Fifteen years passed, during which Congress refused to amend the act; but in deciding the Standard Oil case the court did read in the word “unreasonable” — thereby, as Justice Harlan says, not only reversing its former decision but practically amending the act by judicial legislation.

This, then, is one thing the Sherman act has accomplished — caused the Supreme Court to reverse itself and to exercise a legislative function that belongs to Congress. It has also assisted powerfully in the matter of flooding Wall Street with watered stock. The device of a New Jersey holding company was resorted to primarily in order to circumvent the anti-trust law, and vast issues of watered stock have been the most conspicuous by-product of that device. If we had had in the last 20 years an intelligent law permitting and regulating industrial combinations — instead of this Sherman act, which merely prohibited such combinations — hundreds of millions of dollars of watered stock would never have been issued.
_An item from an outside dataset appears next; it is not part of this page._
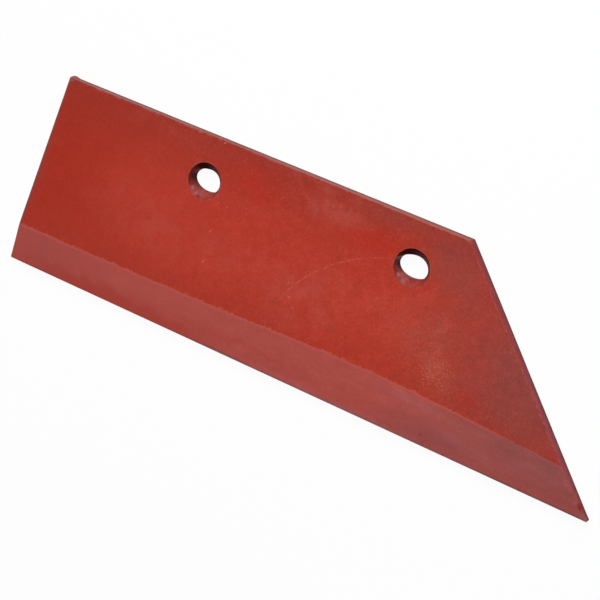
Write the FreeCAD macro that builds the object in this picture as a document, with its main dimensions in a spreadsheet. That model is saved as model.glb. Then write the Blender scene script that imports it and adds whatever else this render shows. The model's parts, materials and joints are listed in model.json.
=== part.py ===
# Plough share for a mouldboard plough: one flat steel plate with a ground bevel along its
# cutting edge, a slanted point end and two countersunk bolt slots.
#
# Frame: the plate lies on its back face at Z = 0, with the bevel and the countersinks facing up.
# +X runs along the cutting edge from the heel to the point, and +Y from the cutting edge to the
# top edge. The origin is on the back face, midway between the two bolt slots.
import FreeCAD, Part
import math
import os

import Sketcher

OUTPUT_FOLDER = "parts"
SHARE_NODE = "share"

# Driving sizes: alias, value in millimetres or degrees, meaning.
SIZES = (
    ("edge_length", 457.0, "cutting edge, heel corner to tip"),
    ("plate_width", 140.0, "cutting edge to top edge"),
    ("plate_thickness", 10.0, "back face to front face"),
    ("heel_angle", 85.0, "angle inside the heel corner"),
    ("point_angle", 47.0, "angle inside the tip"),
    ("slot_from_corner", 31.0, "top corner of the slanted end to the near slot centre, along X"),
    ("slot_from_top", 31.0, "top edge to slot centres"),
    ("slot_spacing", 160.0, "centre to centre of the two slots"),
    ("slot_length", 22.5, "slot end to end, along the plate"),
    ("slot_width", 14.5, "slot side to side, with room for the bolt's 12 mm square neck"),
    ("sink_diameter", 25.0, "countersink mouth, the bolt head's diameter"),
    ("sink_angle", 80.0, "included angle of the countersink, as on a plough bolt's head"),
    ("bevel_drop", 4.0, "depth of the bevel at the cutting edge"),
    ("bevel_at_heel", 28.0, "bevel width at the heel end"),
    ("bevel_at_quarter", 29.5, "bevel width a quarter of the way to the point"),
    ("bevel_at_middle", 32.2, "bevel width halfway to the point"),
    ("bevel_at_shoulder", 32.6, "bevel width three quarters of the way to the point"),
    ("bevel_at_point", 24.0, "bevel width at the point end"),
    ("tip_round", 0.6, "corner radius of the tip, in plan"),
    ("top_heel_round", 2.0, "corner radius where the top edge meets the heel end"),
    ("corner_round", 1.0, "radius of the other two corners, in plan"),
    ("arris_round", 0.4, "radius of the long arrises of the front and back faces"),
    ("overcut", 3.0, "how far a cutting profile stands clear of the plate"),
)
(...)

And in 20 years this prohibitory Sherman act has not checked the growth of a solitary industrial combination theretofore formed; nor in a solitary instance has it prevented the formation of a new combination. The Supreme Court decisions in the Oil and Tobacco cases hold out no promise whatever of effectual prohibition of, or control over, industrial combinations. Here and there such a combination, after several years of litigation, may be adjudged illegal and forced to reorganize; but the actual trust problem will not be touched until Congress passes new and intelligent legislation on the subject.